*DIRECTIONS*. Extract the complete data exactly as given.

*RECORDS FOR THE EXERCISE*.
--- Start ---
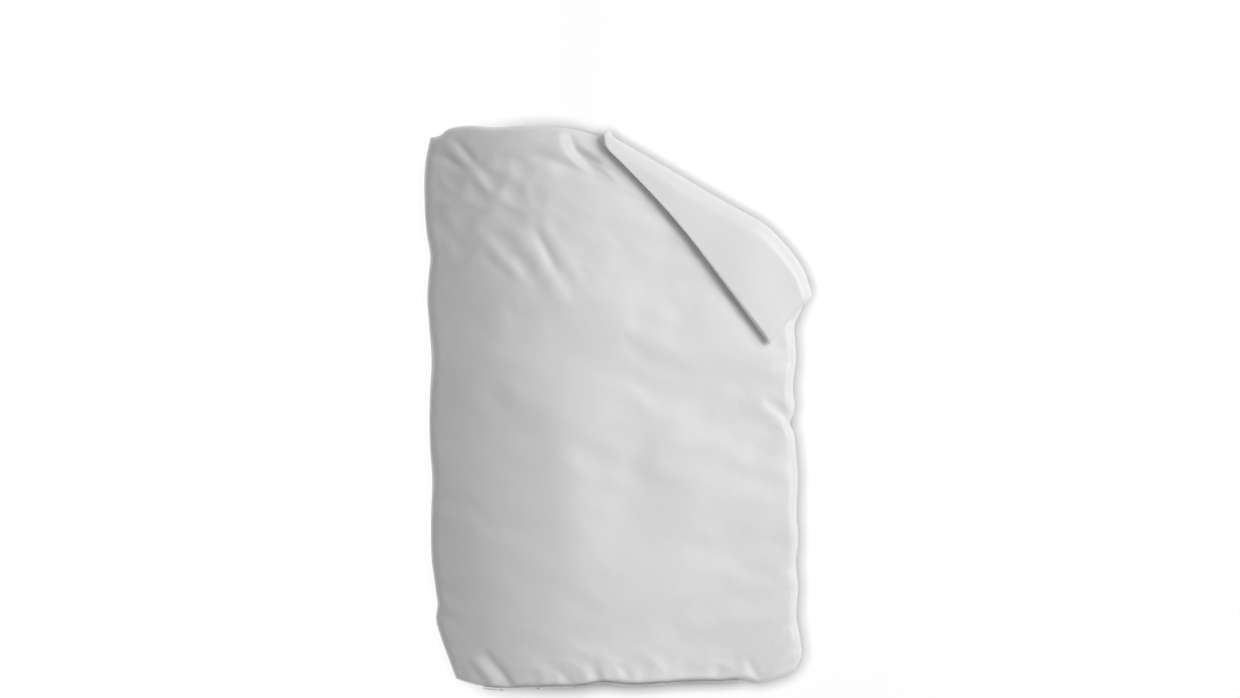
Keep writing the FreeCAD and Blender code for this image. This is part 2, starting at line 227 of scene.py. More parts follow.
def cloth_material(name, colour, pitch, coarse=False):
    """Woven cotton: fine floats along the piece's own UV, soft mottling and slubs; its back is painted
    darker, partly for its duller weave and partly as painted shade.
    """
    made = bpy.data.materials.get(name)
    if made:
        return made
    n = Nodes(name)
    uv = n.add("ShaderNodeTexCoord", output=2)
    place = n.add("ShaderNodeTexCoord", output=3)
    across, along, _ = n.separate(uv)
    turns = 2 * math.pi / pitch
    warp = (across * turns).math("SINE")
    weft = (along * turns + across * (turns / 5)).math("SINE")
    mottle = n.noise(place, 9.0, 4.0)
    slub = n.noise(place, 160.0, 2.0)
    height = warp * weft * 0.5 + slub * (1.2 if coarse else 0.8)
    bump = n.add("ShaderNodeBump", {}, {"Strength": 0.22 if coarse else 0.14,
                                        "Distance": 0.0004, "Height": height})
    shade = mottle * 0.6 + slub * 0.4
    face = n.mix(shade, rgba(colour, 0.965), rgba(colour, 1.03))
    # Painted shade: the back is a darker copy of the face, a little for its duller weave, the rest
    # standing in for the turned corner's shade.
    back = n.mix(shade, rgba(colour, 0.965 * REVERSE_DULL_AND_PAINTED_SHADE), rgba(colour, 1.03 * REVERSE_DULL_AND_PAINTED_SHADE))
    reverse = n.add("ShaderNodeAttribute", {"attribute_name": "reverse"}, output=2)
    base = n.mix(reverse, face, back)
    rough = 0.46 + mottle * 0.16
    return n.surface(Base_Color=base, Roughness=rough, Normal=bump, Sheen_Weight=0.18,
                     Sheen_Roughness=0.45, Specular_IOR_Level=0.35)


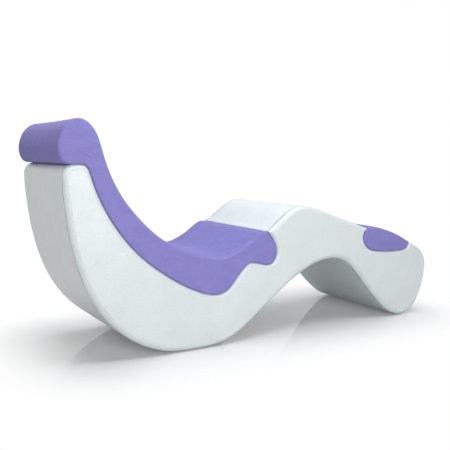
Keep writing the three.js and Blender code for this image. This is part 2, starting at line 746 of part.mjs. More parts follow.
--- End ---
*RESPONSE BELOW*.
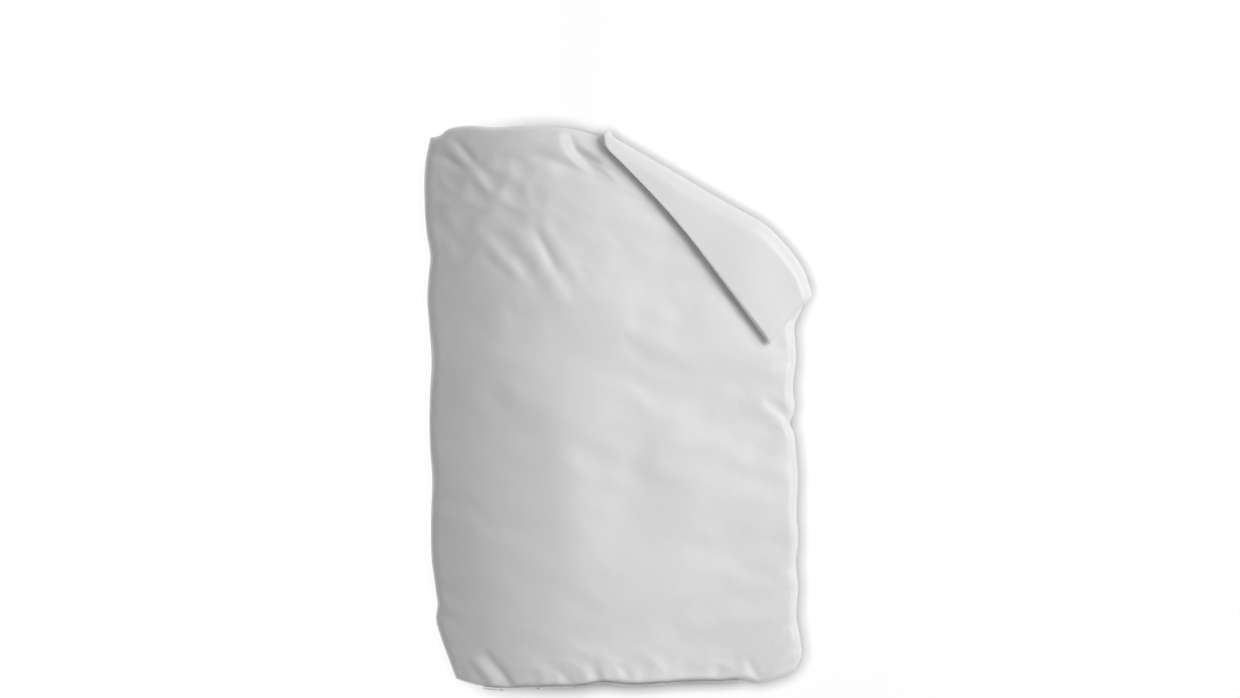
Keep writing the FreeCAD and Blender code for this image. This is part 2, starting at line 227 of scene.py. More parts follow.
def cloth_material(name, colour, pitch, coarse=False):
    """Woven cotton: fine floats along the piece's own UV, soft mottling and slubs; its back is painted
    darker, partly for its duller weave and partly as painted shade.
    """
    made = bpy.data.materials.get(name)
    if made:
        return made
    n = Nodes(name)
    uv = n.add("ShaderNodeTexCoord", output=2)
    place = n.add("ShaderNodeTexCoord", output=3)
    across, along, _ = n.separate(uv)
    turns = 2 * math.pi / pitch
    warp = (across * turns).math("SINE")
    weft = (along * turns + across * (turns / 5)).math("SINE")
    mottle = n.noise(place, 9.0, 4.0)
    slub = n.noise(place, 160.0, 2.0)
    height = warp * weft * 0.5 + slub * (1.2 if coarse else 0.8)
    bump = n.add("ShaderNodeBump", {}, {"Strength": 0.22 if coarse else 0.14,
                                        "Distance": 0.0004, "Height": height})
    shade = mottle * 0.6 + slub * 0.4
    face = n.mix(shade, rgba(colour, 0.965), rgba(colour, 1.03))
    # Painted shade: the back is a darker copy of the face, a little for its duller weave, the rest
    # standing in for the turned corner's shade.
    back = n.mix(shade, rgba(colour, 0.965 * REVERSE_DULL_AND_PAINTED_SHADE), rgba(colour, 1.03 * REVERSE_DULL_AND_PAINTED_SHADE))
    reverse = n.add("ShaderNodeAttribute", {"attribute_name": "reverse"}, output=2)
    base = n.mix(reverse, face, back)
    rough = 0.46 + mottle * 0.16
    return n.surface(Base_Color=base, Roughness=rough, Normal=bump, Sheen_Weight=0.18,
                     Sheen_Roughness=0.45, Specular_IOR_Level=0.35)


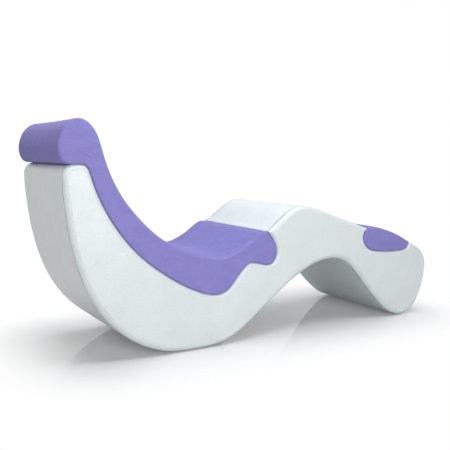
Keep writing the three.js and Blender code for this image. This is part 2, starting at line 746 of part.mjs. More parts follow.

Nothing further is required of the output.